What to work on
Check every line below for the word "materials" and give only the number of lines where it appears.

-- Start --

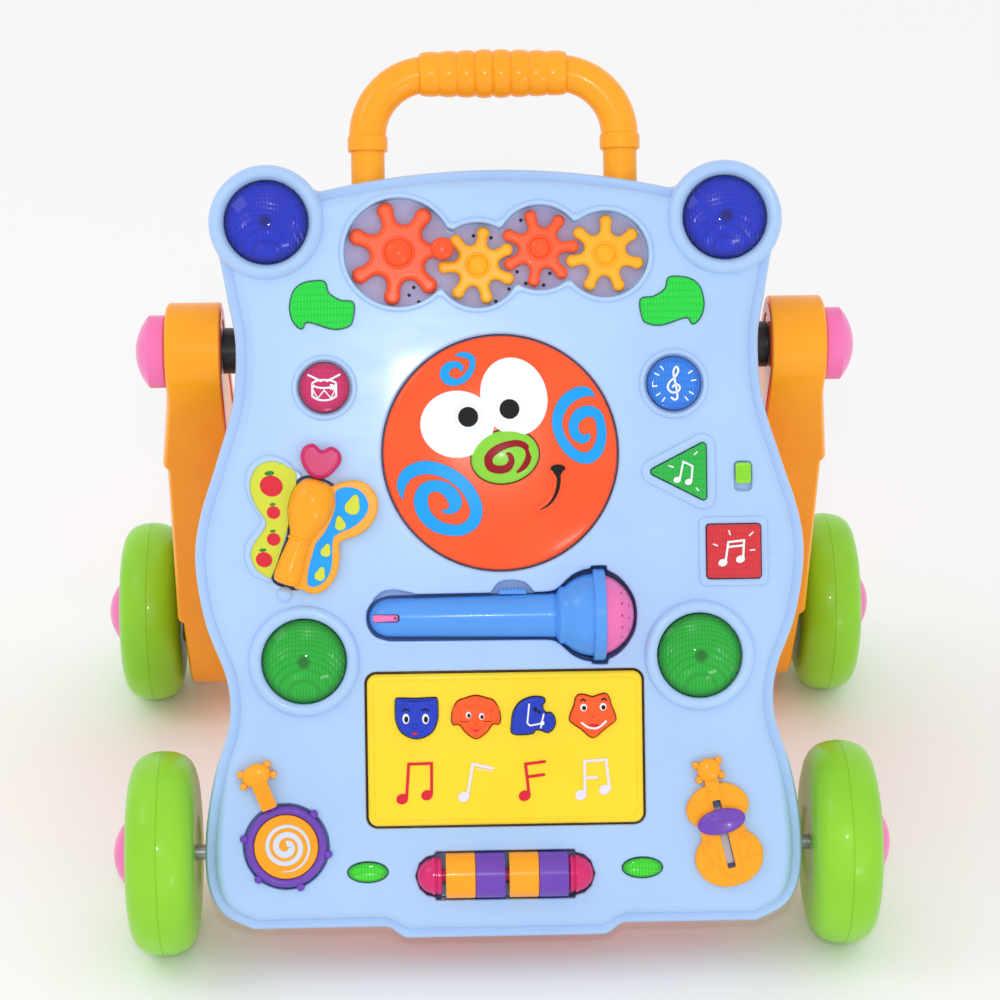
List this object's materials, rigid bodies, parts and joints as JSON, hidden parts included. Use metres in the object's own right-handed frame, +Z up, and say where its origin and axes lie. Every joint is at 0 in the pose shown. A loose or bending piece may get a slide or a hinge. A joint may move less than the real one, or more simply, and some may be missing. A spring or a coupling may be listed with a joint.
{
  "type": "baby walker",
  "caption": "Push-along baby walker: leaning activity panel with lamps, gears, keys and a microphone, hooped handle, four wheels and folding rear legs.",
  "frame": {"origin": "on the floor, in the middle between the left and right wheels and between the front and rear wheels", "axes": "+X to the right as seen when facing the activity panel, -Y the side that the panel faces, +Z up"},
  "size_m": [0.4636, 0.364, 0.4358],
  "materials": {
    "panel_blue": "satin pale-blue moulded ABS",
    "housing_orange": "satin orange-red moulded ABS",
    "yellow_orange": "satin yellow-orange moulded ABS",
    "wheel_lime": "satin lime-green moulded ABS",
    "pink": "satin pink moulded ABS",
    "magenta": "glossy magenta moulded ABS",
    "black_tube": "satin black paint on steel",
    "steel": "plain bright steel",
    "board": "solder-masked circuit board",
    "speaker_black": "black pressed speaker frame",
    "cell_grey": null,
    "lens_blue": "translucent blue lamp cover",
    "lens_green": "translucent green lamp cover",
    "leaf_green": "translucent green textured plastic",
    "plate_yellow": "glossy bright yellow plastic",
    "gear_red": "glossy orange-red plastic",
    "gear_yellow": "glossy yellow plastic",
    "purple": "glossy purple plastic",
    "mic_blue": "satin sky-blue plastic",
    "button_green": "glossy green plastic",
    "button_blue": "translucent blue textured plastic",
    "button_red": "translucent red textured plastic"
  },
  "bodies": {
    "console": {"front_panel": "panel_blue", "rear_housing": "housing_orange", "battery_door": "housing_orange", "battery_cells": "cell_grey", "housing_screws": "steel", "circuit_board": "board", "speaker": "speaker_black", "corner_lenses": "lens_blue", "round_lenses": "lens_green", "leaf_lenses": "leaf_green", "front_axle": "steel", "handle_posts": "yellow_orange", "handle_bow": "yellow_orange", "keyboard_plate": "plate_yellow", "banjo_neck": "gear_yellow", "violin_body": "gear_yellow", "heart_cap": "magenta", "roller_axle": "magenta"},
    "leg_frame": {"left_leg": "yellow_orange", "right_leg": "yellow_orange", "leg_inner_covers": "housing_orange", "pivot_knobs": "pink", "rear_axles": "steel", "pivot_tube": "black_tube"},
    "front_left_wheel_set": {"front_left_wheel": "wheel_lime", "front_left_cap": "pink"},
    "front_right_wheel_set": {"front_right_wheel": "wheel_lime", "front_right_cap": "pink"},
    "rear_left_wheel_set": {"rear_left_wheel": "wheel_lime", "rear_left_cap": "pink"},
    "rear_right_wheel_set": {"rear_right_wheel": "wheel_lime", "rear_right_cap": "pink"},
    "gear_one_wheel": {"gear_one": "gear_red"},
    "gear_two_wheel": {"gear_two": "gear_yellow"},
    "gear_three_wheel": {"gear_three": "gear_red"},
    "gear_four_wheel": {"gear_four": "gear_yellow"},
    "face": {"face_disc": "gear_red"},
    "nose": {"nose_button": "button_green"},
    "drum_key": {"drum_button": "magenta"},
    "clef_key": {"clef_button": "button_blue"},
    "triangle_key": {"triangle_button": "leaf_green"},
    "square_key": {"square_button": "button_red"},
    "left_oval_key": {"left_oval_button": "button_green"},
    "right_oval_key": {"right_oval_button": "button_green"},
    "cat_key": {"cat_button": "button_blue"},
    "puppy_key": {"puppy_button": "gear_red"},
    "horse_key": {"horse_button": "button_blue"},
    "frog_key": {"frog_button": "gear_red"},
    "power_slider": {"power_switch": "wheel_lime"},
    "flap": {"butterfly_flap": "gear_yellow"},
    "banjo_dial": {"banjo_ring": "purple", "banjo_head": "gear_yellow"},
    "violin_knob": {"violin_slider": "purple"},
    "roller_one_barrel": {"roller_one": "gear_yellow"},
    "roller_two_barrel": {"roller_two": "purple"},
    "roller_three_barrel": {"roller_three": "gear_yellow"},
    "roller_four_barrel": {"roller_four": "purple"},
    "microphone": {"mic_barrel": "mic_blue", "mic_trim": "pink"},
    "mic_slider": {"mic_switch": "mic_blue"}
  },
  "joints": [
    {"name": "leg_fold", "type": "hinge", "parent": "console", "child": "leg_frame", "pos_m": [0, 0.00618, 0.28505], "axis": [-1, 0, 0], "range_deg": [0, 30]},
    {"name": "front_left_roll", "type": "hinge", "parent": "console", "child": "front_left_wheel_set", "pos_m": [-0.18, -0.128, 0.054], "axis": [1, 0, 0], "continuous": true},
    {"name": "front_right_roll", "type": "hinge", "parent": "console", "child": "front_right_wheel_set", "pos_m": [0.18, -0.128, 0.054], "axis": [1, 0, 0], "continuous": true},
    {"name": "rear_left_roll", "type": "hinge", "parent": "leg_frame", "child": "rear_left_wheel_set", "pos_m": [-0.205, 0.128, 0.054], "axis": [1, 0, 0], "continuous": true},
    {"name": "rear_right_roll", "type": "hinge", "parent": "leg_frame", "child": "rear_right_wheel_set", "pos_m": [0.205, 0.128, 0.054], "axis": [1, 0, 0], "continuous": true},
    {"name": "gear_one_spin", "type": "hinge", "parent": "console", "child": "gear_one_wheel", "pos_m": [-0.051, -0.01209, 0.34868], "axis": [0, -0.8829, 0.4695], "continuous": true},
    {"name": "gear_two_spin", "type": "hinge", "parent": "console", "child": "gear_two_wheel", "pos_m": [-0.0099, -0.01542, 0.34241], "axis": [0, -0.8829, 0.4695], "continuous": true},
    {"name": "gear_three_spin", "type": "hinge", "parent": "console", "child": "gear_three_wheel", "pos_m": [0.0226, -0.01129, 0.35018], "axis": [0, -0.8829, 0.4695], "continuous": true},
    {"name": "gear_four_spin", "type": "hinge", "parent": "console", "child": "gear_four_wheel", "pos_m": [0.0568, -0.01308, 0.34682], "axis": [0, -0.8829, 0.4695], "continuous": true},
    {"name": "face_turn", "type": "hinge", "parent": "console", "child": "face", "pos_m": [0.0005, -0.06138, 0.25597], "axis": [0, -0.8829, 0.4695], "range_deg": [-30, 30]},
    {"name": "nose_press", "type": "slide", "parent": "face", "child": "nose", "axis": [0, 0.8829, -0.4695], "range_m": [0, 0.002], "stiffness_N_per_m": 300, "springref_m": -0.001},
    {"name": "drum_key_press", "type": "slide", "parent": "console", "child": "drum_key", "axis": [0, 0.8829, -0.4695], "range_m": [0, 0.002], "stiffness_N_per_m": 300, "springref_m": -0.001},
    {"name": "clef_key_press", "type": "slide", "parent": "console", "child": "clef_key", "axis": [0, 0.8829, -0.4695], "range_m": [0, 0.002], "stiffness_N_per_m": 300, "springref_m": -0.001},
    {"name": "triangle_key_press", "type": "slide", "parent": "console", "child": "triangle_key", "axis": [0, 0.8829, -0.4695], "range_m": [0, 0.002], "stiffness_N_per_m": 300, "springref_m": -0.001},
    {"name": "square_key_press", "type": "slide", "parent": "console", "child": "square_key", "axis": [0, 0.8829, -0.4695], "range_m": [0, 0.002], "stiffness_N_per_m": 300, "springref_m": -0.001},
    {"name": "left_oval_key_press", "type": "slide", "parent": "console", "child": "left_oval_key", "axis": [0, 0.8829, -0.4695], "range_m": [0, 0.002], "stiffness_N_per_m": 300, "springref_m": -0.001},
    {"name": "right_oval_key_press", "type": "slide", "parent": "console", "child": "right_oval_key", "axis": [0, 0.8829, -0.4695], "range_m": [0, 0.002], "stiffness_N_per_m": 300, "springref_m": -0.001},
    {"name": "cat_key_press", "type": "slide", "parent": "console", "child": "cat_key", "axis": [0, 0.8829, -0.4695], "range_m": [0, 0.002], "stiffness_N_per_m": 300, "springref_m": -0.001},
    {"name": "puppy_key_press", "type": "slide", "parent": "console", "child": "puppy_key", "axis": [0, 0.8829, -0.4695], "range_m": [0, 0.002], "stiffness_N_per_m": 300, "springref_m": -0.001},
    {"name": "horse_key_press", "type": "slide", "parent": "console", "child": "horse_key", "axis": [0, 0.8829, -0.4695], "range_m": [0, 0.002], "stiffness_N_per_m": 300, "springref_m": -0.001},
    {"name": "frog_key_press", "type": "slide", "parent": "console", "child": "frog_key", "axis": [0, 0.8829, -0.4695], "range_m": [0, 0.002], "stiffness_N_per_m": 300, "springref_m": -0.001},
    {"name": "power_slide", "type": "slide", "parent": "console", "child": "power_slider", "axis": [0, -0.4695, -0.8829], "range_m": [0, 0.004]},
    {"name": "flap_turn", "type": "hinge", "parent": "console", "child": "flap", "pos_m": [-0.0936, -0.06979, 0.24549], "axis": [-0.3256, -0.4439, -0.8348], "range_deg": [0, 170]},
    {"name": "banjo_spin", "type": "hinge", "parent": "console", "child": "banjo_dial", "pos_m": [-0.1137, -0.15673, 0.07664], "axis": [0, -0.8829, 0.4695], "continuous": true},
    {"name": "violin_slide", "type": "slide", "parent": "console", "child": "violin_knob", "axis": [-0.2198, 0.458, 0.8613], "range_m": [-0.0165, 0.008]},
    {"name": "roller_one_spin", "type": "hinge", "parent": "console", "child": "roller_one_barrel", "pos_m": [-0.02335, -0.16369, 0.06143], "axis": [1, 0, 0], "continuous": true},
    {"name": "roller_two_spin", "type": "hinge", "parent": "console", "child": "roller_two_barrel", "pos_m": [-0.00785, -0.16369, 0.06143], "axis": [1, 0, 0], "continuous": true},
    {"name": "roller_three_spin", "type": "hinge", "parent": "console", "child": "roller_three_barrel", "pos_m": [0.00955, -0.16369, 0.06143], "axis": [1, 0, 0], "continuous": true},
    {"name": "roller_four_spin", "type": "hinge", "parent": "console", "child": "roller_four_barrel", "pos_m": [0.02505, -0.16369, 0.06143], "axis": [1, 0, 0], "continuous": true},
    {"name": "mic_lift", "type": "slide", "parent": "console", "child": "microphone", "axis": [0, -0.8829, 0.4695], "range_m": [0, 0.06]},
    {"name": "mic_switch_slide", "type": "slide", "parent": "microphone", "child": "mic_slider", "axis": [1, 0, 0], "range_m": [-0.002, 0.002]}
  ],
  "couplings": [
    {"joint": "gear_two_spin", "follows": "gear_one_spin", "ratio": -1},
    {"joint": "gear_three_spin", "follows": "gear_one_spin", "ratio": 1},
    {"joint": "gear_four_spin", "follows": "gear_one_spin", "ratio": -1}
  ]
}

-- End --

Response
2